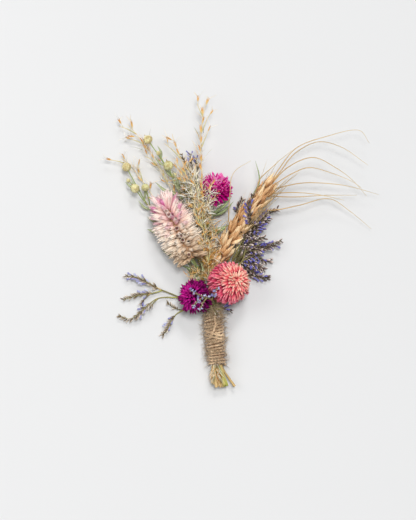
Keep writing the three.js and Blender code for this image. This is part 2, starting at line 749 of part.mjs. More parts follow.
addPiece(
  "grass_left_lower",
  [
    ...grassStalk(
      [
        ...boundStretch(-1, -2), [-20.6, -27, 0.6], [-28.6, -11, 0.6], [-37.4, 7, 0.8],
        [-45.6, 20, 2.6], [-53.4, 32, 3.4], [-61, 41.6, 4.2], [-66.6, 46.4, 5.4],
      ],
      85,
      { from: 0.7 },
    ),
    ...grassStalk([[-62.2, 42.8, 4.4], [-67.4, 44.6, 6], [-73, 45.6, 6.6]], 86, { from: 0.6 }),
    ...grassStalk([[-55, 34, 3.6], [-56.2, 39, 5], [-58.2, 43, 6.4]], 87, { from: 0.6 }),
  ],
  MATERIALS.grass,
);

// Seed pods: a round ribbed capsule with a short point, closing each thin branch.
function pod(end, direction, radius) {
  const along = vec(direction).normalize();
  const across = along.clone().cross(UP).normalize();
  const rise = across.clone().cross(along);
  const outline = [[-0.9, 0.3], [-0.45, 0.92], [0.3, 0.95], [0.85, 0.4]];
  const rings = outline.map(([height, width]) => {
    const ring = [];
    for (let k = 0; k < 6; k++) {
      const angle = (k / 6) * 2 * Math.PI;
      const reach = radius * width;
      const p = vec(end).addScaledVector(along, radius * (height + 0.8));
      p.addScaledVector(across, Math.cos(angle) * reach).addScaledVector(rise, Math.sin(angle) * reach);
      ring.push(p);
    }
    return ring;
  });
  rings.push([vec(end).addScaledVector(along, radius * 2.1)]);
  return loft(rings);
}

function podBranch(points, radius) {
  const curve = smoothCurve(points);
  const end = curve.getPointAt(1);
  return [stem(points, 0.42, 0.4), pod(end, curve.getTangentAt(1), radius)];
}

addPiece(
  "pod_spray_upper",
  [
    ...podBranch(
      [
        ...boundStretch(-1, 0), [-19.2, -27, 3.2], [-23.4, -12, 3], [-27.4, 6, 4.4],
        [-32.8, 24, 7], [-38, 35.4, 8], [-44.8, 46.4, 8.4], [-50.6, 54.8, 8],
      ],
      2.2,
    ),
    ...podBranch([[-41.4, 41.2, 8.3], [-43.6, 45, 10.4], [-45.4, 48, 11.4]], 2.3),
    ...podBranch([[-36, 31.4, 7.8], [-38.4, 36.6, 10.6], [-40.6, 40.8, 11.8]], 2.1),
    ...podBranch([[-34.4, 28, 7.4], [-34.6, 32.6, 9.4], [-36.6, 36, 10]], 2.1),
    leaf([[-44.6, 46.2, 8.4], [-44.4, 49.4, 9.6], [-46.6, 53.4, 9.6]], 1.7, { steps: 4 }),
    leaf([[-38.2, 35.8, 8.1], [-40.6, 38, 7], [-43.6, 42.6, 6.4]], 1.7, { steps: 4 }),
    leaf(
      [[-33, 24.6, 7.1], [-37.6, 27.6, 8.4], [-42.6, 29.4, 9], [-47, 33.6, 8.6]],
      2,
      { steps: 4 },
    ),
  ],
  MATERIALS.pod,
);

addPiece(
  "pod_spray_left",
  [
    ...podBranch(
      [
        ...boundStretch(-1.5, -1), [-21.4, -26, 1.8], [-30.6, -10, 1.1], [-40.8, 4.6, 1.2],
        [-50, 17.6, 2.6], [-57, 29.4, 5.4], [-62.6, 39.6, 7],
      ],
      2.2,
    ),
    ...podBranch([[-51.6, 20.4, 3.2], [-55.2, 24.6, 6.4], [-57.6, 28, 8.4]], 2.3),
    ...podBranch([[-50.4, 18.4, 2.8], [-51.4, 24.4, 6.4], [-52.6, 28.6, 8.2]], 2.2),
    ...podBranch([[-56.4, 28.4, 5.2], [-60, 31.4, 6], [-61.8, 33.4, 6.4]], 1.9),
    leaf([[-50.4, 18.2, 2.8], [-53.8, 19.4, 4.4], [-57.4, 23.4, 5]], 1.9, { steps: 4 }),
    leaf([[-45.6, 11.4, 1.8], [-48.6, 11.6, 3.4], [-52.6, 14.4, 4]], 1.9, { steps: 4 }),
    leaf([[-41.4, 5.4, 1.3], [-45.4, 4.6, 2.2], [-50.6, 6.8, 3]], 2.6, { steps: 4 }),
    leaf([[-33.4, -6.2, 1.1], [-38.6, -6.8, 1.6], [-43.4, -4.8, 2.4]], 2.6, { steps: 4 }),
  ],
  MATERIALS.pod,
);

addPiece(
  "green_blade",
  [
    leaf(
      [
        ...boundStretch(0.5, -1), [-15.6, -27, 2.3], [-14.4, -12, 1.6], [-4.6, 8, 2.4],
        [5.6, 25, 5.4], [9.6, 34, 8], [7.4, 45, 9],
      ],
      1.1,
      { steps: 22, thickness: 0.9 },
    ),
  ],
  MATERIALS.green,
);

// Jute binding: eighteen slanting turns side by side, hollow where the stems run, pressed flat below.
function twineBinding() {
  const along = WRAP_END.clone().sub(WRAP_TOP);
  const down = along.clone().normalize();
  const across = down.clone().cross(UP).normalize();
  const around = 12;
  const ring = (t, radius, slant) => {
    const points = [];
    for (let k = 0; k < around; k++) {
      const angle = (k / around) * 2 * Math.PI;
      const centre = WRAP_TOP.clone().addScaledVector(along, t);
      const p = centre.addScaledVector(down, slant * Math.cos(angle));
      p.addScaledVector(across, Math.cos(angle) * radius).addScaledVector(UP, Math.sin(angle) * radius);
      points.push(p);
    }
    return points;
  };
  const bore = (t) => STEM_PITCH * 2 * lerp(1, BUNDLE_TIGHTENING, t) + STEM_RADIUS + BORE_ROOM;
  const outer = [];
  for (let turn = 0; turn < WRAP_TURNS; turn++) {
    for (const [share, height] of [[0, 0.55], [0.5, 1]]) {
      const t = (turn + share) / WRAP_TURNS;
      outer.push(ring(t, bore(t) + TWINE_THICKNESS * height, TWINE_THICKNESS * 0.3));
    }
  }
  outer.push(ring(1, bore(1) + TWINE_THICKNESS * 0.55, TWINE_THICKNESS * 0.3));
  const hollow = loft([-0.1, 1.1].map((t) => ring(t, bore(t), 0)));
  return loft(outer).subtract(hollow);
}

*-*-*

» **Aim of the task**:
Return all of the data exactly as it reads.

» **Task output**:
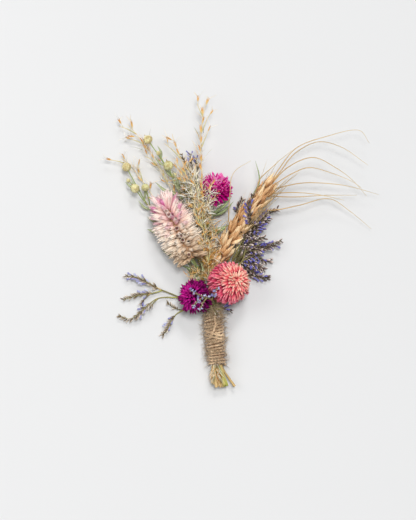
Keep writing the three.js and Blender code for this image. This is part 2, starting at line 749 of part.mjs. More parts follow.
addPiece(
  "grass_left_lower",
  [
    ...grassStalk(
      [
        ...boundStretch(-1, -2), [-20.6, -27, 0.6], [-28.6, -11, 0.6], [-37.4, 7, 0.8],
        [-45.6, 20, 2.6], [-53.4, 32, 3.4], [-61, 41.6, 4.2], [-66.6, 46.4, 5.4],
      ],
      85,
      { from: 0.7 },
    ),
    ...grassStalk([[-62.2, 42.8, 4.4], [-67.4, 44.6, 6], [-73, 45.6, 6.6]], 86, { from: 0.6 }),
    ...grassStalk([[-55, 34, 3.6], [-56.2, 39, 5], [-58.2, 43, 6.4]], 87, { from: 0.6 }),
  ],
  MATERIALS.grass,
);

// Seed pods: a round ribbed capsule with a short point, closing each thin branch.
function pod(end, direction, radius) {
  const along = vec(direction).normalize();
  const across = along.clone().cross(UP).normalize();
  const rise = across.clone().cross(along);
  const outline = [[-0.9, 0.3], [-0.45, 0.92], [0.3, 0.95], [0.85, 0.4]];
  const rings = outline.map(([height, width]) => {
    const ring = [];
    for (let k = 0; k < 6; k++) {
      const angle = (k / 6) * 2 * Math.PI;
      const reach = radius * width;
      const p = vec(end).addScaledVector(along, radius * (height + 0.8));
      p.addScaledVector(across, Math.cos(angle) * reach).addScaledVector(rise, Math.sin(angle) * reach);
      ring.push(p);
    }
    return ring;
  });
  rings.push([vec(end).addScaledVector(along, radius * 2.1)]);
  return loft(rings);
}

function podBranch(points, radius) {
  const curve = smoothCurve(points);
  const end = curve.getPointAt(1);
  return [stem(points, 0.42, 0.4), pod(end, curve.getTangentAt(1), radius)];
}

addPiece(
  "pod_spray_upper",
  [
    ...podBranch(
      [
        ...boundStretch(-1, 0), [-19.2, -27, 3.2], [-23.4, -12, 3], [-27.4, 6, 4.4],
        [-32.8, 24, 7], [-38, 35.4, 8], [-44.8, 46.4, 8.4], [-50.6, 54.8, 8],
      ],
      2.2,
    ),
    ...podBranch([[-41.4, 41.2, 8.3], [-43.6, 45, 10.4], [-45.4, 48, 11.4]], 2.3),
    ...podBranch([[-36, 31.4, 7.8], [-38.4, 36.6, 10.6], [-40.6, 40.8, 11.8]], 2.1),
    ...podBranch([[-34.4, 28, 7.4], [-34.6, 32.6, 9.4], [-36.6, 36, 10]], 2.1),
    leaf([[-44.6, 46.2, 8.4], [-44.4, 49.4, 9.6], [-46.6, 53.4, 9.6]], 1.7, { steps: 4 }),
    leaf([[-38.2, 35.8, 8.1], [-40.6, 38, 7], [-43.6, 42.6, 6.4]], 1.7, { steps: 4 }),
    leaf(
      [[-33, 24.6, 7.1], [-37.6, 27.6, 8.4], [-42.6, 29.4, 9], [-47, 33.6, 8.6]],
      2,
      { steps: 4 },
    ),
  ],
  MATERIALS.pod,
);

addPiece(
  "pod_spray_left",
  [
    ...podBranch(
      [
        ...boundStretch(-1.5, -1), [-21.4, -26, 1.8], [-30.6, -10, 1.1], [-40.8, 4.6, 1.2],
        [-50, 17.6, 2.6], [-57, 29.4, 5.4], [-62.6, 39.6, 7],
      ],
      2.2,
    ),
    ...podBranch([[-51.6, 20.4, 3.2], [-55.2, 24.6, 6.4], [-57.6, 28, 8.4]], 2.3),
    ...podBranch([[-50.4, 18.4, 2.8], [-51.4, 24.4, 6.4], [-52.6, 28.6, 8.2]], 2.2),
    ...podBranch([[-56.4, 28.4, 5.2], [-60, 31.4, 6], [-61.8, 33.4, 6.4]], 1.9),
    leaf([[-50.4, 18.2, 2.8], [-53.8, 19.4, 4.4], [-57.4, 23.4, 5]], 1.9, { steps: 4 }),
    leaf([[-45.6, 11.4, 1.8], [-48.6, 11.6, 3.4], [-52.6, 14.4, 4]], 1.9, { steps: 4 }),
    leaf([[-41.4, 5.4, 1.3], [-45.4, 4.6, 2.2], [-50.6, 6.8, 3]], 2.6, { steps: 4 }),
    leaf([[-33.4, -6.2, 1.1], [-38.6, -6.8, 1.6], [-43.4, -4.8, 2.4]], 2.6, { steps: 4 }),
  ],
  MATERIALS.pod,
);

addPiece(
  "green_blade",
  [
    leaf(
      [
        ...boundStretch(0.5, -1), [-15.6, -27, 2.3], [-14.4, -12, 1.6], [-4.6, 8, 2.4],
        [5.6, 25, 5.4], [9.6, 34, 8], [7.4, 45, 9],
      ],
      1.1,
      { steps: 22, thickness: 0.9 },
    ),
  ],
  MATERIALS.green,
);

// Jute binding: eighteen slanting turns side by side, hollow where the stems run, pressed flat below.
function twineBinding() {
  const along = WRAP_END.clone().sub(WRAP_TOP);
  const down = along.clone().normalize();
  const across = down.clone().cross(UP).normalize();
  const around = 12;
  const ring = (t, radius, slant) => {
    const points = [];
    for (let k = 0; k < around; k++) {
      const angle = (k / around) * 2 * Math.PI;
      const centre = WRAP_TOP.clone().addScaledVector(along, t);
      const p = centre.addScaledVector(down, slant * Math.cos(angle));
      p.addScaledVector(across, Math.cos(angle) * radius).addScaledVector(UP, Math.sin(angle) * radius);
      points.push(p);
    }
    return points;
  };
  const bore = (t) => STEM_PITCH * 2 * lerp(1, BUNDLE_TIGHTENING, t) + STEM_RADIUS + BORE_ROOM;
  const outer = [];
  for (let turn = 0; turn < WRAP_TURNS; turn++) {
    for (const [share, height] of [[0, 0.55], [0.5, 1]]) {
      const t = (turn + share) / WRAP_TURNS;
      outer.push(ring(t, bore(t) + TWINE_THICKNESS * height, TWINE_THICKNESS * 0.3));
    }
  }
  outer.push(ring(1, bore(1) + TWINE_THICKNESS * 0.55, TWINE_THICKNESS * 0.3));
  const hollow = loft([-0.1, 1.1].map((t) => ring(t, bore(t), 0)));
  return loft(outer).subtract(hollow);
}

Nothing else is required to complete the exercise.